The agency described a three‑tranche OCII funding structure that will total about $73 million in OCII support: roughly $62 million as a permanent residential gap loan, about $9 million to fund the commercial component, and approximately $2 million for site preparation. Obstfeld said additional residential financing will come from Low‑Income Housing Tax Credit equity and a roughly $41 million award from the Affordable Housing and Sustainable Communities (AUSIC) program, which includes about $13 million for pedestrian and transportation improvements in coordination with SFMTA, the Department of Public Works and BART. "The development program for Block 2 East includes a total of 184 new units," Obstfeld said.

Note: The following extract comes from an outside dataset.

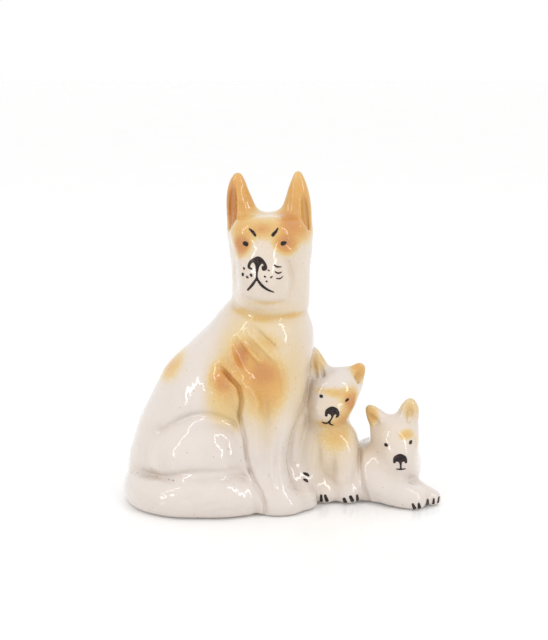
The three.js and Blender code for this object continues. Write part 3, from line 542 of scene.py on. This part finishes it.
def add_mesh(name, points, quads, normals=None):
    """A Blender object from the points that its quads use."""
    used, faces = np.unique(quads, return_inverse=True)
    faces = faces.reshape(quads.shape)
    mesh = bpy.data.meshes.new(name)
    mesh.vertices.add(len(used))
    mesh.vertices.foreach_set("co", (points[used] * MM).ravel())
    mesh.loops.add(faces.size)
    mesh.loops.foreach_set("vertex_index", faces.ravel())
    mesh.polygons.add(len(faces))
    mesh.polygons.foreach_set("loop_start", np.arange(len(faces)) * 4)
    mesh.polygons.foreach_set("use_smooth", np.ones(len(faces), bool))
    mesh.update(calc_edges=True)
    mesh.validate()
    if normals is not None:
        mesh.normals_split_custom_set_from_vertices(normals[used])
    piece = bpy.data.objects.new(name, mesh)
    bpy.context.scene.collection.objects.link(piece)
    return piece, used


# ---- Airbrushed colour -------------------------------------------------------------------------------------

# The three sprays, each puff given by its figure, centre, radii and strength. AMBER_PUFFS are the patches,
# BURNT_PUFFS their darkest parts, and OCHRE_PUFFS the pale mist round them.
AMBER_PUFFS = [
    (MOTHER, (-20.5, 0, 153), (9, 12, 17), 1.3),  # ears
    (MOTHER, (8, 0, 153), (9, 12, 17), 1.1),
    (MOTHER, (-24.5, 0, 149), (3, 12, 13), 0.5),
    (MOTHER, (-18, -8, 141), (8, 13, 5.5), 1.0),  # forehead
    (MOTHER, (-9, -13, 139), (9, 9, 5), 1.3),
    (MOTHER, (-7, -10, 141.5), (6, 13, 3.5), 0.6),
    (MOTHER, (3, -9, 141.5), (5.5, 13, 6), 1.6),
    (MOTHER, (5.5, -8, 141), (9.5, 13, 7), 1.5),
    (MOTHER, (11.5, -4, 136.5), (4, 12, 5.5), 0.5),
    (MOTHER, (-18.6, -15, 132.6), (4.8, 8, 6.8), 1.6),  # round the eyes
    (MOTHER, (1.4, -17, 134), (6.4, 8, 5.8), 1.6),
    (MOTHER, (-14.5, -18, 125.5), (3, 8, 6.5), 0.4),
    (MOTHER, (-18.5, -13, 99.6), (6, 10, 2), 0.6),  # neck
    (MOTHER, (-9, -20, 97.4), (9, 12, 2), 0.65),
    (MOTHER, (4.5, -16, 97.8), (8, 12, 1.8), 0.65),
    (MOTHER, (-8, -22, 105.5), (11, 8, 1.8), 0.4),  # under the chin
    (MOTHER, (-20, -24, 79), (8, 12, 10), 1.0),  # shoulder
    (MOTHER, (-9.5, -24, 70), (11, 12, 12), 1.15),
    (MOTHER, (-20, -24, 66), (9, 12, 9), 0.85),
    (MOTHER, (-8, -22, 86), (8.5, 10, 5), 0.55),
    (MOTHER, (-5, -24, 65), (8, 12, 10), 0.75),
    (MOTHER, (-10, -24, 56), (11, 12, 10), 0.65),
    (MOTHER, (-29, -22, 67.5), (7, 12, 9.5), 1.15),  # ribs
    (MOTHER, (-27, -22, 56), (8.5, 12, 8), 0.5),
    (MOTHER, (-56, 0, 72), (8.5, 18, 11), 0.85),  # back
    (MOTHER, (-22, -22, 45), (4, 8, 6), 0.35),
    (SITTING, (-6, -3, 70), (5, 8, 8), 0.7),  # ears
    (SITTING, (15, -4, 66), (5, 8, 6), 0.95),
    (SITTING, (9.5, -12, 53), (5, 9, 7.5), 1.3),  # right cheek
    (SITTING, (-4.5, -15, 58.6), (5, 8, 2), 0.4),  # brow
    (SITTING, (3, -16, 57.8), (5.5, 8, 2.8), 0.65),
    (SITTING, (5, -17, 46), (5, 7, 4.2), 0.8),  # muzzle
    (SITTING, (0.5, -17, 42.5), (8, 7, 2.5), 0.6),
    (SITTING, (2.5, -14, 35), (9, 9, 9.5), 0.75),  # chest
    (LYING, (-9.5, -5, 43.5), (4, 8, 6), 0.85),  # ears
    (LYING, (9.8, -5, 47), (5.5, 8, 7), 0.55),
    (LYING, (7, -15, 36.2), (4.6, 8, 2.6), 0.75),  # brow and temple
    (LYING, (12.5, -13, 31.5), (2.2, 7, 4), 0.35),
]
BURNT_PUFFS = [
    (MOTHER, (-24.5, 0, 149), (3, 12, 13), 1),
    (MOTHER, (3, -9, 141.5), (6, 13, 5.5), 1),
    (MOTHER, (-9, -12, 140.5), (6.5, 10, 3.5), 1),
    (MOTHER, (-19, -15, 132.5), (3.8, 8, 5.5), 1),
    (MOTHER, (1.6, -17, 134), (5, 8, 4.5), 0.8),
    (MOTHER, (-9.5, -24, 71), (7, 12, 6), 0.7),
    (MOTHER, (-20, -24, 79), (4, 12, 7), 0.8),
    (MOTHER, (-28.5, -22, 67), (5, 12, 6), 0.8),
    (SITTING, (9.5, -12, 52.5), (3.5, 8, 5.5), 1),
    (SITTING, (5, -17, 45.5), (4, 7, 3.5), 0.8),
]
OCHRE_PUFFS = [
    (MOTHER, (-18, -20, 86), (12, 14, 8), 0.45),
    (MOTHER, (-5, -4, 118), (26, 32, 60), 0.42),
    (MOTHER, (-16, -20, 72), (19, 14, 24), 0.75),
    (MOTHER, (-28, -22, 56), (10, 14, 13), 0.95),
    (MOTHER, (5, -14, 66), (9, 16, 26), 0.6),
    (MOTHER, (-10, -24, 48), (10, 10, 18), 0.5),
    (MOTHER, (-56, 0, 72), (16, 24, 14), 0.3),
    (MOTHER, (-8, -18, 98), (20, 14, 6), 0.35),
    (MOTHER, (-6, -12, 142), (18, 14, 6), 0.5),
    (SITTING, (0, -12, 30), (18, 16, 25), 0.5),
    (SITTING, (5, -12, 51), (11, 12, 8), 0.5),
    (LYING, (0, -12, 30), (18, 14, 18), 0.3),
]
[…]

Commissioners pressed staff for clarity about the request’s size and how previously authorized predevelopment funding related to the current ask. One commissioner asked whether the request was an $8 million increase or a substantially larger amendment. Obstfeld responded that the $53 million being requested is in addition to $8 million previously authorized for predevelopment, bringing the residential piece to about $61.9 million and the all‑in project estimate to roughly $72.9 million. "So our all in amount is still the 72,900,000," Obstfeld said.
Commissioners raised several implementation concerns during a robust question-and-answer period. They requested more outreach to hard‑to‑reach communities, multilingual workshops, and assistance for small businesses; staff and Mercy said they would incorporate those strategies into the required early outreach and commercial marketing plans. Obstfeld noted occupancy preferences that will be applied at lease‑up: first priority to certificate-of‑preference (COP) holders and descendants of originally displaced households, then displaced tenant preference holders, neighborhood residents, and then San Francisco residents or workers. Forty supportive units will be referred through the Department of Homelessness and Supportive Housing’s coordinated entry system.

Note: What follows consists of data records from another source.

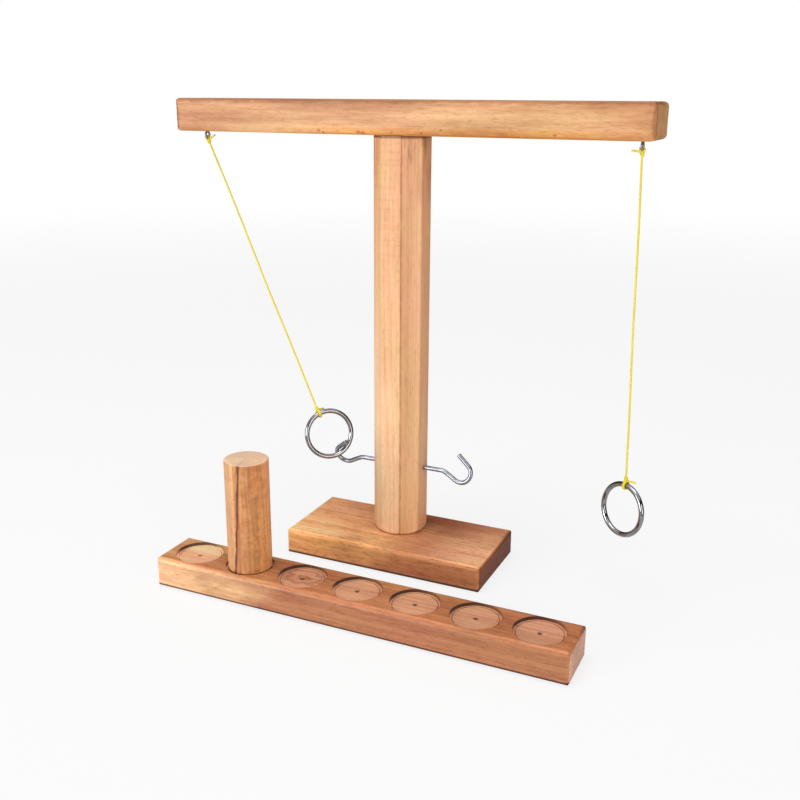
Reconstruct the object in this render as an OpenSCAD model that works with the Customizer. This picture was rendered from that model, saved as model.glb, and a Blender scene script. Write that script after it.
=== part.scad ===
// Tabletop ring toss game in solid beech: a post on a base carries a crossbeam, and from
// each end of the beam a ring hangs on a string, to be swung onto a hook on the post.
// A score rail with seven recesses and a standing peg lies in front.
// Origin: middle of the base's underside. X runs along the beam, Y away from the players.

/* [Base] */
// Width of the base block, left to right
base_w = 149; // [130:1:165]
// Depth of the base block, front to back
base_d = 69; // [62:1:80]
// Thickness of the base block
base_t = 19; // [16:0.5:24]
// Radius of the base's softened edges
base_round = 3; // [1.5:0.25:4]

/* [Post] */
// Width of the octagonal post across its flats
post_w = 35.5; // [33:0.5:40]
// Height of the post above the base
post_h = 276.5; // [265:0.5:300]
// Place of the post left or right of the base's middle
post_x = -2.5; // [-6:0.5:6]
// Place of the post behind the base's middle
post_y = 7; // [4:0.5:12]
// How far the post's eight corners are eased back
post_ease = 0.26; // [0.15:0.01:0.4]
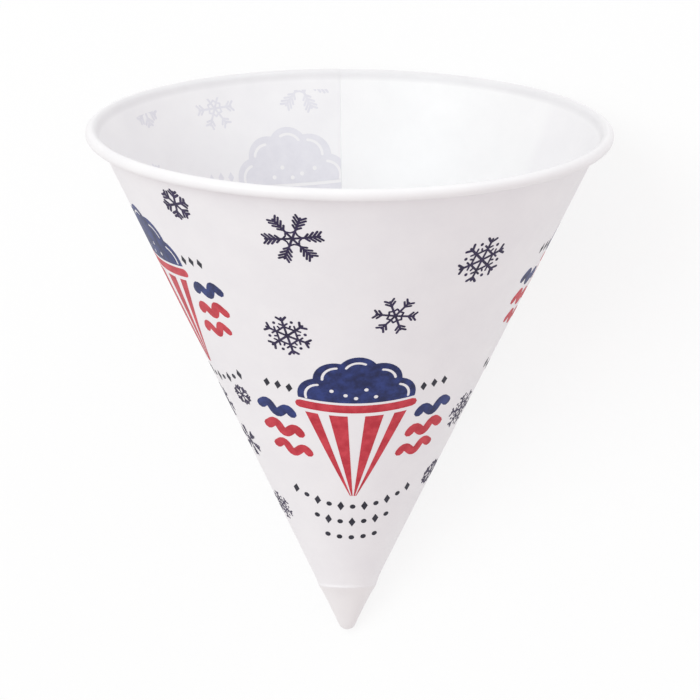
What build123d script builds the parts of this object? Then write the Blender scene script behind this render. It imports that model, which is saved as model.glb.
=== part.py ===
from build123d import *
import os
from math import atan2, cos, hypot, radians, sin, tan

os.makedirs("parts", exist_ok=True)

# A cone paper cup, wound from one sheet of waxed paper: the sheet laps over itself at a
# glued seam, its top edge is curled outward into a rolled rim, and its tip is pressed
# shut. The cup lies on its side, on its rim and the crease above its tip, with the
# double seam lowest.

# Driving sizes, in millimetres and degrees
rim_diameter = 90.0
half_angle = 25.3
paper_thickness = 0.25
seam_layers = 2
seam_angle = 57.0
tip_radius = 1.6

# The rolled rim: an oval, measured square to the wall and along it
roll_width = 2.1
roll_depth = 2.1
roll_turn = 290.0
hollow_sides = 4

# The sharp crease where the pressing of the tip ends
crease_height = 7.3
crease_width = 1.6
crease_rise = 0.25

# The sheet drifts outward by one layer in a turn. It does so in three equal steps, where
# the axis of its curve moves, and these angles from the seam's middle are where.
drift_angles = (60.0, 180.0, 300.0)

# Directions and sizes that follow, in a plane through the axis: x outward, y to the mouth
wall_outward = Vector(cos(radians(half_angle)), -sin(radians(half_angle)))
slope = tan(radians(half_angle))
layer_step = paper_thickness / cos(radians(half_angle))
drift = layer_step / len(drift_angles)
seam_thickness = seam_layers * paper_thickness

# The apex of the outer face over the seam, with the tip's lowest point at height zero,
# and the height where the pressed tip gives way to the wound wall
apex_height = tip_radius - tip_radius / sin(radians(half_angle))
pressed_height = crease_height + crease_width / 2 * cos(radians(half_angle))


def wall_point(height, layers):
    """Point of the wall's face that has this many layers of the seam inside it."""
    return Vector((height - apex_height) * slope - (seam_layers - layers) * layer_step, height)


# The brim, where the inner face of the wall runs into the roll, and the roll's centre
roll_reach = hypot(roll_width / 2 * wall_outward.X, roll_depth / 2 * wall_outward.Y)
brim_radius = rim_diameter / 2 - roll_reach - roll_width / 2 * wall_outward.X
brim_height = apex_height + (brim_radius + seam_layers * layer_step) / slope
roll_centre = Vector(brim_radius, brim_height) + wall_outward * roll_width / 2

# The cup's axis leans by the angle at which the roll and the crease both touch the ground
crease_peak = wall_point(crease_height, seam_layers) + wall_outward * crease_rise
ground_line = roll_centre + wall_outward * roll_width / 2 - crease_peak
lean = atan2(ground_line.X, ground_line.Y)
axis_direction = Vector(0, cos(lean), sin(lean))
down_direction = Vector(0, sin(lean), -cos(lean))

# The tip's lowest point stands this far off the ground and this far from the middle of
# the cup's length as it lies
tip_lift = crease_peak.X * cos(lean) - crease_peak.Y * sin(lean)
near_end = tip_radius * (cos(lean) - 1)
far_end = roll_centre.Y * cos(lean) + roll_centre.X * sin(lean) + roll_width / 2
cup_plane = Plane(
    origin=Vector(0, -(near_end + far_end) / 2, tip_lift),
    x_dir=down_direction,
    z_dir=axis_direction,
)


def outward(angle):
    """Direction away from the axis, at an angle from the seam's middle."""
    return cup_plane.x_dir * cos(radians(angle)) - cup_plane.y_dir * sin(radians(angle))


def half_plane(origin, angle):
    """Plane through the axis at this origin, with x outward and y towards the mouth."""
    return Plane(origin=origin, x_dir=outward(angle), z_dir=outward(angle).cross(axis_direction))


def sheet_section(shift, layers):
    """Cut through the wall and its curled edge, moved outward by a shift."""
    thickness = layers * paper_thickness
    moved = Vector(shift, 0)
    with BuildSketch() as section:
        with BuildLine():
            roll = EllipticalCenterArc(
                roll_centre + moved, roll_width / 2, roll_depth / 2,
                start_angle=180, arc_size=-roll_turn, rotation=-half_angle,
            )
            # The hollow in the roll never shows, so its sides are left straight
            hollow = []
            for side in range(hollow_sides + 1):
                turn = radians(180 - half_angle - roll_turn * side / hollow_sides)
                across = (roll_width / 2 - thickness) * cos(turn)
                along = (roll_depth / 2 - thickness) * sin(turn)
                hollow.append(roll_centre + moved + Vector(across, along))
            Line(roll @ 1, hollow[-1])
            inner_foot = wall_point(pressed_height, 0) + moved
            outer_foot = wall_point(pressed_height, layers) + moved
            Polyline(roll @ 0, inner_foot, outer_foot, *hollow)
        make_face()
    return section.sketch


def crease(layers):
    """Points up across the crease, in the wall's face that has so many layers inside it."""
    lower_height = 2 * crease_height - pressed_height
    peak = wall_point(crease_height, layers) + wall_outward * crease_rise
    return wall_point(lower_height, layers), peak, wall_point(pressed_height, layers)


with BuildPart() as cup:
    # The seam, where the sheet's two ends lie on each other
    with BuildSketch(half_plane(cup_plane.origin, -seam_angle / 2)):
        add(sheet_section(0, seam_layers))
    revolve(axis=Axis(cup_plane.origin, -axis_direction), revolution_arc=seam_angle)

    # One layer from the seam's outer edge round to its inner edge, a little further out
    # after each drift angle
    centre = cup_plane.origin
    shift = 0
    start = seam_angle / 2
    for end in (*drift_angles, 360 - seam_angle / 2):
        with BuildSketch(half_plane(centre, start)):
            add(sheet_section(shift, 1))
        revolve(axis=Axis(centre, -axis_direction), revolution_arc=end - start)
        centre = centre - outward(end) * drift
        shift = shift + drift
        start = end

    # The tip, pressed shut to the thickness of the seam, with a flat floor inside
    with BuildSketch(half_plane(cup_plane.origin, 0)):
        with BuildLine():
            tip = CenterArc((0, tip_radius), tip_radius, -90, 90 - half_angle)
            floor_centre = Vector(0, seam_thickness)
            floor_edge = wall_point(seam_thickness, 0)
            inner_face = crease(0)
            outer_face = crease(seam_layers)
            Polyline(tip @ 0, floor_centre, floor_edge, *inner_face, *reversed(outer_face), tip @ 1)
        make_face()
    revolve(axis=Axis(cup_plane.origin, axis_direction))

cup.part.label = "cup"
export_step(cup.part, "parts/cup.step")
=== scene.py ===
import bpy
from math import atan2, cos, degrees, hypot, pi, radians, sin, tan
from mathutils import Matrix, Vector
from mathutils.geometry import delaunay_2d_cdt


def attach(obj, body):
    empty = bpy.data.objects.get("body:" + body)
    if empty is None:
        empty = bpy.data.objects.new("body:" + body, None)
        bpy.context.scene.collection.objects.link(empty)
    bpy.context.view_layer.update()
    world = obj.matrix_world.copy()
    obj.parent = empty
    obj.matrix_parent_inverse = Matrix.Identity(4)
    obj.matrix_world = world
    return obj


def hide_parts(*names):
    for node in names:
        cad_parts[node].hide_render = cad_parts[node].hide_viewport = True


# The looks of a cone paper cup: the wound sheet with its rolled rim and pressed tip, and
# the ink printed on it. Sizes are written in millimetres and turned into metres where
# meshes are made. Angles round the cup are in degrees from the middle of the seam, where
# the sheet is doubled. The cup lies on its side, seam lowest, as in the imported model.

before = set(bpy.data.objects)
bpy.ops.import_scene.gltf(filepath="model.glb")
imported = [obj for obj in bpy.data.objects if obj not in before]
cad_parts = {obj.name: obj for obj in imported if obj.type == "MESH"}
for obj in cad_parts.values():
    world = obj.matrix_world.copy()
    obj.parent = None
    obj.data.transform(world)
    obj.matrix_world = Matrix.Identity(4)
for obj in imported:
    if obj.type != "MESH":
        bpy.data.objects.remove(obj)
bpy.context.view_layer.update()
MM = 0.001

# The cup's own sizes, the same as in the part's source
HALF = radians(25.3)
PAPER = 0.25
LAYERS = 2
SEAM = 57.0
TIP = 1.6
RIM = 90.0
ROLL = 2.1
CREASE_AT, CREASE_HIGH = 7.3, 0.25
DRIFTS = (60.0, 180.0, 300.0)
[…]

On workforce and contracting, OCII reported that about 88% of current professional services contract values have been awarded to SBEs or SBE joint ventures; Maria Pico of contract compliance said San Francisco LBE participation is roughly 58–59% in purchased scopes to date. Mick Penn, community relations director for the Swinerton Rubicon joint venture, described partnerships with CityBuild and community organizations and a new employee training and retention program intended to improve local hiring and support workers’ re‑indenturing into union trades.
Mercy senior project manager Sean Wills described transportation supports built into the project: 92 secure bicycle spaces and three years of transit passes for each unit, with a minimum monthly ride allocation. Wills also said that many current funding sources and tax‑exempt bond rules make adding parking infeasible without sacrificing units.
After discussion, Commissioner (speaker 7) moved to approve item 5b (the amended loan agreements). The commission voted 4 ayes, 0 no, 0 abstain, 1 absent; the motion carried. The commission then separately voted to approve item 5c (the residential and commercial ground leases) by the same 4–0 roll call vote, with one absence.
Construction for Block 2 East is scheduled to begin immediately after financing closes in May 2024; initial residential occupancy is projected for May 2026, childcare tenant improvements are expected to begin in December 2025 with an August 2026 opening. Obstfeld said a groundbreaking ceremony is planned for late May and staff will circulate outreach and a project newsletter during construction and lease‑up.
The commission’s approvals allow the developer to close construction financing and move the project toward start of construction, while requiring OCII compliance with equal‑opportunity, SBE, prevailing‑wage and nondiscrimination policies and the submission of outreach and marketing plans during early construction.